What should faithful Catholics think of Sibohan O'Connor?


#1

I really hope that she hasn’t violated Canon 1373.


#2

Based only on that video, no, she didn’t violate 1373.
Maybe she was a ‘bad’ employee for not following directions. What she did isn’t a bad reflection on her as a Catholic.


#3

I really hope you arent also violating by giving these details more publicity than they dezerve?


#4

It is worth noting that Sibohan O’Connor will be speaking at the Silence Stops Now rally in Baltimore this week.


#5

Interesting that no other churches are held to such standards; there is even a site called bishop accountability that prints names of catholic clergy that are guilty or not or merely accused. The clergy of other churches also does bad things. But barring the FLDC scenario, the rest end up on page 6 of the news


#6

The Church founded by Christ himself SHOULD be held to a higher standard.

The “other people abuse too” excuse is dangerous…


#7

It is not an excuse; but to have the government do that and be “the moral high ground is more dangerous.” Criminals of all denominations should be locked up for the crimes they do. It is interesting that Catholics hold priests to higher standards that they would never hold themselves om all fronts, not just the conduct with children.


#8

She stole confidential documents with personnel information, and released all of them, or some of them, to the secular tv station. We don’t really know what Ms O’Connor, or the tv station, chose not to disclose from the theft. But things could be floating around, here and there.

What if a secretary at a human services agency decided to sneak out with private records? Is the Seventh Commandment still in force, or does the end justify the means?

If you say the End justifies the Means, then this is the ultimate slippery slope.


#9

When shame. scandal, and guilt are not addressed , these awful secrets are not to be kept. Nor to be spirited away in darkness to the Vatican like the former Cardinal of Boston did. This left the present one with a real mess to clean up.


#10

How important is the seventh commandment? If YOU sought counseling for some issue 30 years ago, should the details of that counseling be stolen and shown to the tv station? Do you think people will seek out counseling in the future?


#11

Jesus overturned tables, released sacrificial animals, and generally mad a mess as he was cleansing the temple. He could be seen as destroying other people’s property or stealing or causing a public disturbance. But he was fighting a wrong that had become so ingrained in the temple that it was not recognized by many people. I see this in the same way. Sometimes you have to do what is necessary in order to correct deep seated wrongs. God knows how long this has been occurring and how hidden it has been. He knows that many have worked towards correcting yet nothing of substance has been done. Very superficial talk with no real action. And mostly it has been silence.


#12

The greatest evils are not done by amoral people, but by those on a Sacred Cause. Commandments and such things that apply to little people do not apply to them.

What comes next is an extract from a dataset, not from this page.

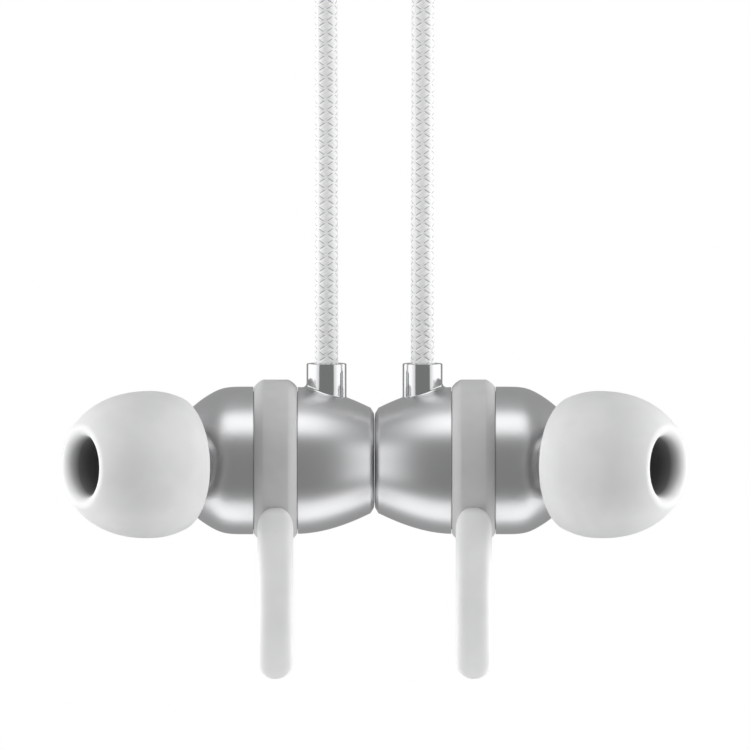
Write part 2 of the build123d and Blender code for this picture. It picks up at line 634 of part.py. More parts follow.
def make_earbuds():
    """Both earbuds, clasped face to face under the cords."""
    outer = rear_outer()
    made = {
        "rear_shell": outer - rear_cavity() - upright(GLAND_X, 0, GLAND_PIT, GLAND_TOP, GLAND_SPIGOT),
        "front_shell": front_shell(),
        "nozzle": nozzle(),
        "nozzle_mesh": nozzle_mesh(),
        "eartip": ear_tip(),
        "wing_sleeve": sleeve_ring() + ear_wing(),
        "cord_gland": cord_gland(outer),
        "cord_bush": cord_bush(),
        "clasp_magnet": ring(MAGNET_START, MAGNET_END, 0, MAGNET_RADIUS),
    }
    made.update(driver_parts())
    for name, shape in made.items():
        pieces["left_" + name] = Pos(0, BUD_Y, BUD_Z) * shape
        pieces["right_" + name] = mirrored(Pos(0, BUD_Y, BUD_Z) * shape)


# ================================================================== cords
def make_cords():
    """Each cord: straight runs joined by tangent arcs as large as the runs allow."""
    points = [Vector(*p) for p in CORD_ROUTE]
    runs = [points[i + 1] - points[i] for i in range(len(points) - 1)]
    radii = []
    for before, after in zip(runs, runs[1:]):
        turn = math.radians(before.get_angle(after))
        radii.append(ARC_SHARE * min(before.length, after.length) / math.tan(turn / 2))
    path = FilletPolyline(*points, radius=radii)
    start = Plane(origin=points[0], z_dir=runs[0])
    tube = sweep(start * Circle(CORD_DIAMETER / 2), path=path)
    section = math.pi * CORD_DIAMETER ** 2 / 4
    print("cord runs", [round(r.length, 1) for r in runs])
    print("cord arc radii", [round(r, 1) for r in radii])
    print("cord length", round(path.length, 2), "volume ratio", round(tube.volume / section / path.length, 5))
    pieces["left_cord"] = tube
    pieces["right_cord"] = mirrored(tube)


make_band()
make_pods()
for piece_name in list(pieces):
    pieces[piece_name] = TILT * pieces[piece_name]
make_earbuds()
make_cords()

os.makedirs("parts", exist_ok=True)
for piece_name, piece in pieces.items():
    export_step(piece, f"parts/{piece_name}.step")
print(len(pieces), "nodes")
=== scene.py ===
import json
import math
import bmesh
import bpy
from mathutils import Matrix, Vector


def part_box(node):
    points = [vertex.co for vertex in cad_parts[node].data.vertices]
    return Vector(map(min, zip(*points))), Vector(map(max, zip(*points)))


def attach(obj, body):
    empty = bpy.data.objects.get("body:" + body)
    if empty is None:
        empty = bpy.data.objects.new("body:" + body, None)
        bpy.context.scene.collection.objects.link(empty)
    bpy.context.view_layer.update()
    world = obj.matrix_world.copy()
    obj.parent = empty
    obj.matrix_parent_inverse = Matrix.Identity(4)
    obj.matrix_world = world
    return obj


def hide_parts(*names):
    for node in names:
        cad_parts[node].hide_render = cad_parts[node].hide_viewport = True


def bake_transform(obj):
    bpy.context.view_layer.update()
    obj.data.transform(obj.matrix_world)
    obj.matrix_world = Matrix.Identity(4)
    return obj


# Neckband earphones, clasped face to face and hanging from their cords. Metres.
# +Z up, -Y to the wearer's front, +X to the wearer's left.

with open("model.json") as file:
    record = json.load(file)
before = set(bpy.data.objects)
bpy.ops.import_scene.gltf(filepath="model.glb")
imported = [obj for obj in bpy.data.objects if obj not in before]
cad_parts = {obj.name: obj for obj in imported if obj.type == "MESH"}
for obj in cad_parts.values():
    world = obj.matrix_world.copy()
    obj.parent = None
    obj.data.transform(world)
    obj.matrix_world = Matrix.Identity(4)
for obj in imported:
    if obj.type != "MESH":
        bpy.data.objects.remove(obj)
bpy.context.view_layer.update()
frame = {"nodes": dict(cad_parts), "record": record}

MM = 0.001
SIDES = {"left": 1, "right": -1}

# ------------------------------------------------------------------ places read from the frame
shell_low, shell_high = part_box("left_rear_shell")
gland_low, gland_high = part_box("left_cord_gland")
sleeve_low, sleeve_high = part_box("left_wing_sleeve")
BUD = Vector((0, (shell_low.y + shell_high.y) / 2, (shell_low.z + shell_high.z) / 2))
SEAM_X = (sleeve_low.x + sleeve_high.x) / 2
GLAND_X = (gland_low.x + gland_high.x) / 2
GLAND_RADIUS = (gland_high.x - gland_low.x) / 2
GLAND_TOP = gland_high.z - BUD.z

# ------------------------------------------------------------------ camera
FRAME_WIDTH = 62.5 * MM
LENS = 1200
ELEVATION = 3.0             # degrees
CLIP = (0.05, 50)
AIM = Vector((0.04 * MM, BUD.y, BUD.z + 7.13 * MM))


def make_camera():
    """A long lens in front of the earbuds, a little above them."""
    data = bpy.data.cameras.new("camera")
    data.lens = LENS
    data.clip_start, data.clip_end = CLIP
    camera = bpy.data.objects.new("camera", data)
    bpy.context.scene.collection.objects.link(camera)
    back = Vector((0, -math.cos(math.radians(ELEVATION)), math.sin(math.radians(ELEVATION))))
    camera.location = AIM + back * (FRAME_WIDTH * LENS / data.sensor_width)
    camera.rotation_euler = (-back).to_track_quat("-Z", "Y").to_euler()
    bpy.context.scene.camera = camera


# ------------------------------------------------------------------ node helpers
class Nodes:
    """Short calls that add and link nodes in one tree."""

    def __init__(self, tree):
        self.tree = tree

    def add(self, kind, inputs=(), **settings):
        """A node with its settings and inputs, each input a value or a socket to link."""
        node = self.tree.nodes.new("ShaderNode" + kind)
        for name, value in settings.items():
            setattr(node, name, value)
        for key, value in dict(inputs).items():
            self.set(node.inputs[key], value)
        return node

    def set(self, socket, value):
        if isinstance(value, bpy.types.NodeSocket):
            self.tree.links.new(value, socket)
        else:
            socket.default_value = value

    def math(self, operation, a, b=0.0):
        node = self.add("Math", {0: a, 1: b}, operation=operation)
        return node.outputs[0]

    def ramp(self, value, low, high, out_low=0.0, out_high=1.0):
        """A smooth step from one value to another."""
        node = self.add("MapRange", {"Value": value, "From Min": low, "From Max": high,
                                     "To Min": out_low, "To Max": out_high},
                        interpolation_type="SMOOTHSTEP")
        return node.outputs["Result"]

    def band(self, value, low, high, soft):
        """1 between two values, falling smoothly to 0 on both sides."""
        rise = self.ramp(value, low - soft, low + soft)
        fall = self.ramp(value, high - soft, high + soft, 1.0, 0.0)
        return self.math("MULTIPLY", rise, fall)

    def mix(self, share, a, b):
        """Two colours mixed."""
        node = self.add("Mix", data_type="RGBA")
        self.set(node.inputs[0], share)
        self.set(node.inputs[6], a)
        self.set(node.inputs[7], b)
        return node.outputs[2]

    def noise(self, size, detail=3.0, where=None):
        """Noise whose features are about the given size in metres."""
        if where is None:
            where = self.add("TexCoord").outputs["Object"]
        node = self.add("TexNoise", {"Vector": where, "Scale": 1 / size, "Detail": detail})
        return node.outputs["Fac"]

    def bump(self, height, distance, strength=1.0):
        node = self.add("Bump", {"Height": height, "Distance": distance, "Strength": strength})
        return node.outputs["Normal"]

    def between(self, value, dark, light):
        """A grey that changes softly with the value of a noise."""
        return self.mix(self.ramp(value, 0.3, 0.7), grey(dark), grey(light))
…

We tend to admire the one who bravely takes on the Establishment. In this case, the local establishment - the news media and prochoice politicians - are making her a hero. She is granted publicity and media promotion the prolifers and similar group’s can only dream about. If some people have their personnel records released, that’s acceptable collateral damage.

The problem is that people say, Oh I generally don’t think the End justifies the Means…but in this one case, we can make an exception. We can go back to holding the seventh commandment tomorrow.

“It (breaking seventh commandment) won’t set a precedent…”


#13

Seeking counseling is not what is at stake here; hiding crimes is.


#14

Exactly. The only people involved that do not want the information coming out are the ones that are guilty or complicit in covering up the crimes. The victims are all for releasing their documents.


#15

She committed a crime if what commentor is saying is true.


#16

And so did the people that she worked for. Multiple times.


#17

Then she should be punished too.


#18

She is continuing to release stolen documents, bit by bit, to the media, even those unrelated to sex abuse. For instance, WKBW TV reported on the allegedly extravagant repairs or improvements to the Bishop’s home going on now, coming from her theft.

The problem is we don’t know what private emails she has photographed and has not released. Keep in mind most of emails are between the bishop and his lawyers. The diocese is in litigation.

We might want to trust her, but how much can you trust a thief?


#19

Apparently as much as you can trust some bishops, Cardinals, etc. If what she is saying (and other people as well), and as the evidence is piling up, we have been trusting some very distrustful individuals.


#20

The problem is that she felt that something needed to be done, and those who were responsible for doing it were not doing it. This is what she saw as her last resort: either hold her tongue about what she knew and thus participating in the cover-up, or getting documentation out so what she alleged would be backed up so people would not be able to dismiss her.

There are times when “taking” is not stealing. For example, if I were marooned on a mountain top and ran across some vacation cabins, it would be all right for me to go in and take what I needed to survive, because that would be unreasonable for the owners to withhold should they have been in residence.